NTP Radioisotopes is one of only five sites in the world capable of producing Molybdenum-99 (Mo-99) in commercial quantities and it manufactures between 25% and 33% of global output using the Safari-1 research reactor. Necsa is currently investigating the possibility of investing in a second reactor, dubbed the Commercial Production Reactor programme, at Pelindaba, north of Pretoria.

Radebe said the goal of the energy sector contributing one-quarter of the $100-billion investment target could also include:

Securing strategic stocks through investment in new fuels tanks and in infrastructure required for South Africa to become a major shale gas producer.

Promoting natural gas by designing and building infrastructure required to transport natural gas and liquefied natural gas.

Driving towards cleaner fuels by improving the country’s refinery assets to meet world-class emissions standards.

And supporting the transition towards electrification of transport, through key strategic partnerships.

Radebe indicated that greater clarity on government’s approach to liquid fuels and gas would be provided in master plans, which would be published after further consultation with the oil and gas and energy stakeholders.

S&P Global Platts global director of analytics Chris Midgley expressed caution at South Africa’s plan to invest in a new refinery, warning that, while refining margins were currently high, it was unclear whether South Africa could absorb a refinery of the scale necessary to make it competitive.

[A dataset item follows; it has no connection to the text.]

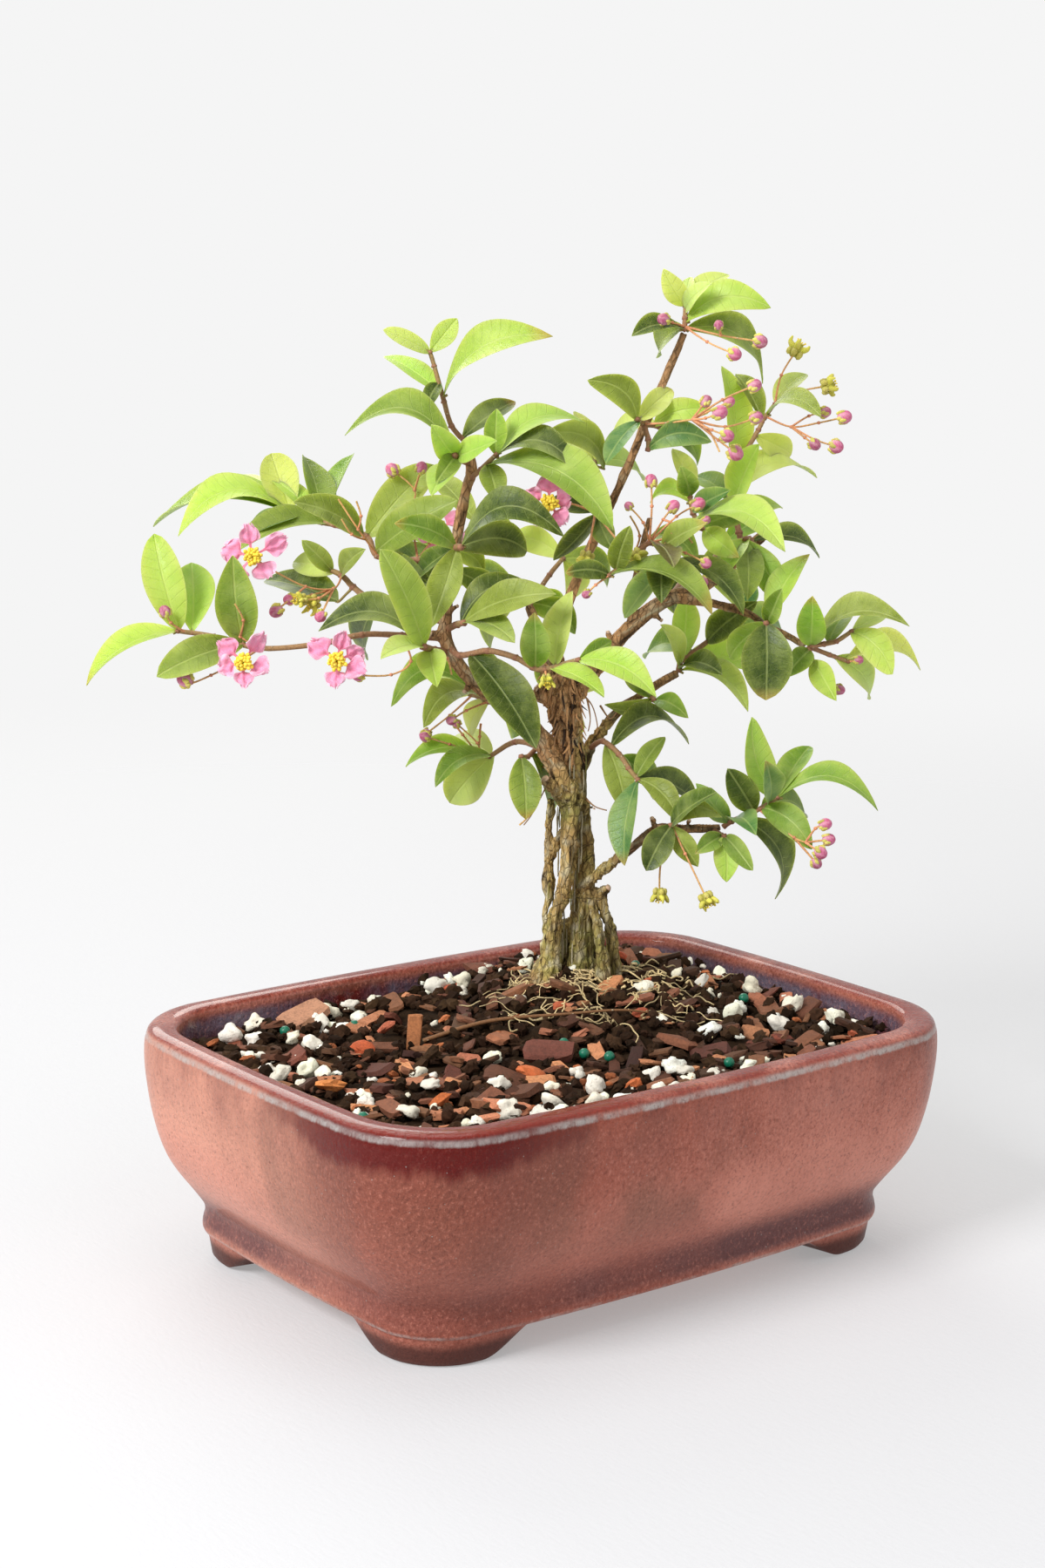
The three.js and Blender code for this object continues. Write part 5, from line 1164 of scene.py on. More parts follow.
def fibre_places(points):
    """Where each point lies in the run of the bark, squeezed along the trunk or nearest limb."""
    laid, closest = points * np.array([1.0, 1.0, 0.16]), np.full(len(points), 9.0)
    for number, (path, _) in enumerate(LIMBS):
        course = smooth_path(places(path), [1.0], 3)[0]
        run = 0.0
        for start, end in zip(course[:-1], course[1:]):
            length = np.linalg.norm(end - start)
            along = (end - start) / length
            share = np.clip((points - start) @ along, 0, length)
            off = points - start - np.outer(share, along)
            reach = np.linalg.norm(off, axis=1)
            nearer = (reach < closest) & (points[:, 2] > 96)
            laid[nearer] = (off[nearer] * 0.62 + np.outer((run + share[nearer]) * 0.12, UP)
                            + 20 * (number + 1))
            closest[nearer] = reach[nearer]
            run += length
    return laid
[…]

“Refineries, today, need to be large in size and they need to be integrated with chemicals,” he explained. The implication was that South Africa could end up producing “too much fuel in one place”, which would increase the logistics costs associated with distributing the fuel to where it could be consumed.

“South Africa is not the same as China, the Middle East, or India where you can build one-million-barrel-a-day refineries. With the stronger margins, which are likely to remain firm to 2020, this may be the time for South Africa to be reinvesting in its existing refineries to produce cleaner product,” Midgley said in an interview with Engineering News Online.

Radebe promised that there would be prior consultations with stakeholders, including the oil majors, before any decisions were made.

He also reaffirmed that there would be further consultations on the IRP for electricity ahead of its publication in the Government Gazette later this year.

The master plans, which would take into account prospects for greater electrification of transport, would be finalised by year-end and would clarify whether South Africa would pursue the development of a new greenfield crude oil refinery, as well as the role that South Africa’s existing refinery fleet could play in the production of cleaner fuels.

CEF RESTRUCTURING

In parallel, work was under way to finalise a turnaround strategy for the Central Energy Fund (CEF) group of companies, including PetroSA, which is in severe financial distress. The strategy was being finalised with the support of the Boston Consulting Group and Radebe said an announcement regarding CEF’s future structure, mandate and leadership was imminent.

Meetings would also be conducted with the government of Mozambique in May to assess prospects for further gas cooperation, beyond the imports that currently flow from the Pande and Temane gasfields to Secunda, in Mpumalanga, through the 865-km pipeline operated by the Republic of Mozambique Pipeline Investments Company.

“The gas finds in the Rovuma basin in Mozambique provide an opportunity for that country, South Africa and the Southern African Development Community to benefit from such resources.  We are firmly of the view that, together with our Mozambican counterpart, we need to develop an infrastructure programme, which will allow the gas to be beneficiated through projects such as a gas-to-liquids plant and other petrochemical facilities in Mozambique, as well as a pipeline from Rovuma to the south of Mozambique, which, in our view, would enable construction of gas-to-power projects in both countries.”

SHALE GAS BACK ON THE RADAR

Radebe also planned to work with Mineral Resources Minister Gwede Mantashe to accelerate the development of South Africa’s domestic shale-gas resources.

Delivering his Budget Vote address this week, Mantashe announced that government intended “to move with speed to fast-track the finalisation of exploration rights applications so that South Africa can maximise its chances of reaping the benefits from shale gas exploration and exploitation”.

Mantashe said a notice would be published soon inviting comments from persons who might be “materially and adversely affected” by government’s decision regarding three shale-gas applications.

There was still significant resistance to South Africa pursuing the exploitation of its shale resources, which are located primarily in the water stressed Karoo region.

However, Radebe said that there was “no doubt in [government’s] mind that we will be proceeding”.